Problem requirements: Exactly the lines from the opening of the records through the line containing "BUSH_R = 2.4" should be copied, with both included.

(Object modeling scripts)
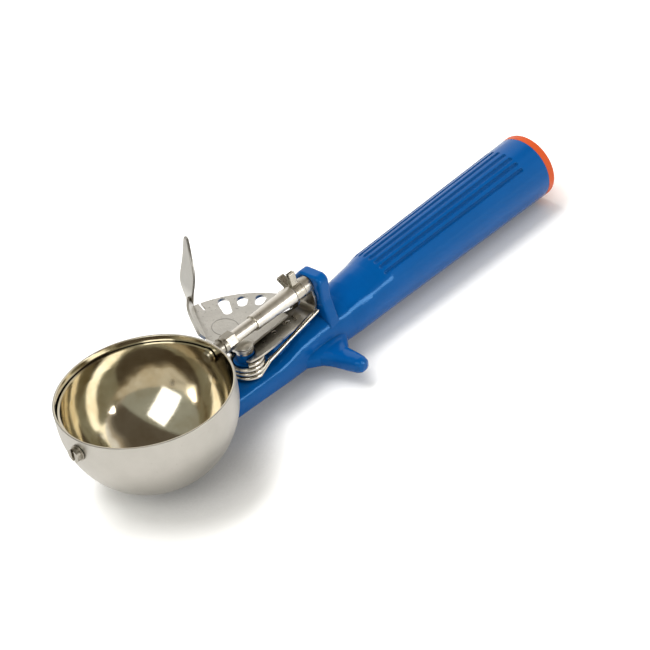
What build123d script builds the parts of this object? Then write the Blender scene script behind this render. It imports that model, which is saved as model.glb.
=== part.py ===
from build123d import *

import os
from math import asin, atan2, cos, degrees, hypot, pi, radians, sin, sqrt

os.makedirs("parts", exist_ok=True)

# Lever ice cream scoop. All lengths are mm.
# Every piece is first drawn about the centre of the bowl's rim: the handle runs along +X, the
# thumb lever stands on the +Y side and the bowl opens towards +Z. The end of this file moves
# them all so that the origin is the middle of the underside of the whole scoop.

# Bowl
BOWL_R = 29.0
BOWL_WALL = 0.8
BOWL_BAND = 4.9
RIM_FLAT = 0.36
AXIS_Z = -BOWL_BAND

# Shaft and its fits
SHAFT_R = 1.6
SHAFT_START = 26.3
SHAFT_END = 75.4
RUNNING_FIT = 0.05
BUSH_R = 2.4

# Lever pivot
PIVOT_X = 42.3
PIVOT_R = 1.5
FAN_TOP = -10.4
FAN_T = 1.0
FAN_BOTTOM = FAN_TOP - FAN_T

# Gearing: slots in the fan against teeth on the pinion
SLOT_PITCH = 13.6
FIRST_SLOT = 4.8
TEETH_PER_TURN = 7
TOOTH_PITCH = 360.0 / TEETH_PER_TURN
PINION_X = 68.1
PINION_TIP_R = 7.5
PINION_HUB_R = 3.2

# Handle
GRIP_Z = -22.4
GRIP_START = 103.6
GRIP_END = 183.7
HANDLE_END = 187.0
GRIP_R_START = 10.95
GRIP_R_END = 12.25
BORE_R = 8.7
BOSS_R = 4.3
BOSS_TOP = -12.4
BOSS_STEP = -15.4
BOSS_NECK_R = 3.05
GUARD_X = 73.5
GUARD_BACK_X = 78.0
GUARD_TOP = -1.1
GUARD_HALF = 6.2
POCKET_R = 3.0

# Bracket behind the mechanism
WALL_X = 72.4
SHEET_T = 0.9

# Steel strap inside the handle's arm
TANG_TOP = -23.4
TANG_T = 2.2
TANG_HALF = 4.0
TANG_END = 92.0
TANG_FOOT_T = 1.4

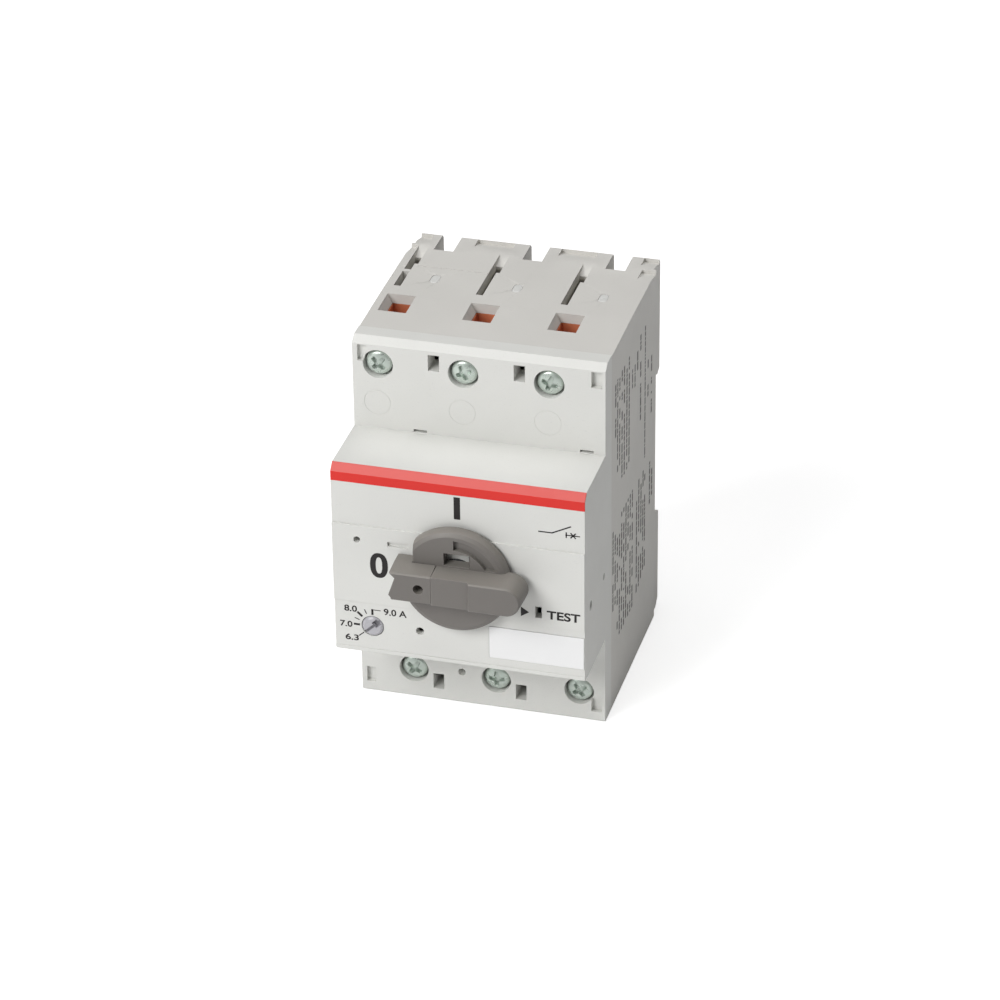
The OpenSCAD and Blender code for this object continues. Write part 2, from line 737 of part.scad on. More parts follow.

Solution to this exercise:
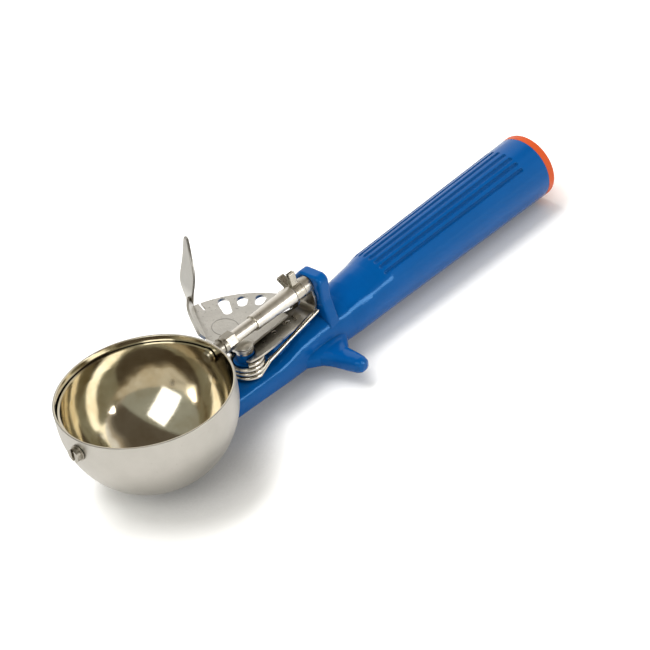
What build123d script builds the parts of this object? Then write the Blender scene script behind this render. It imports that model, which is saved as model.glb.
=== part.py ===
from build123d import *

import os
from math import asin, atan2, cos, degrees, hypot, pi, radians, sin, sqrt

os.makedirs("parts", exist_ok=True)

# Lever ice cream scoop. All lengths are mm.
# Every piece is first drawn about the centre of the bowl's rim: the handle runs along +X, the
# thumb lever stands on the +Y side and the bowl opens towards +Z. The end of this file moves
# them all so that the origin is the middle of the underside of the whole scoop.

# Bowl
BOWL_R = 29.0
BOWL_WALL = 0.8
BOWL_BAND = 4.9
RIM_FLAT = 0.36
AXIS_Z = -BOWL_BAND

# Shaft and its fits
SHAFT_R = 1.6
SHAFT_START = 26.3
SHAFT_END = 75.4
RUNNING_FIT = 0.05
BUSH_R = 2.4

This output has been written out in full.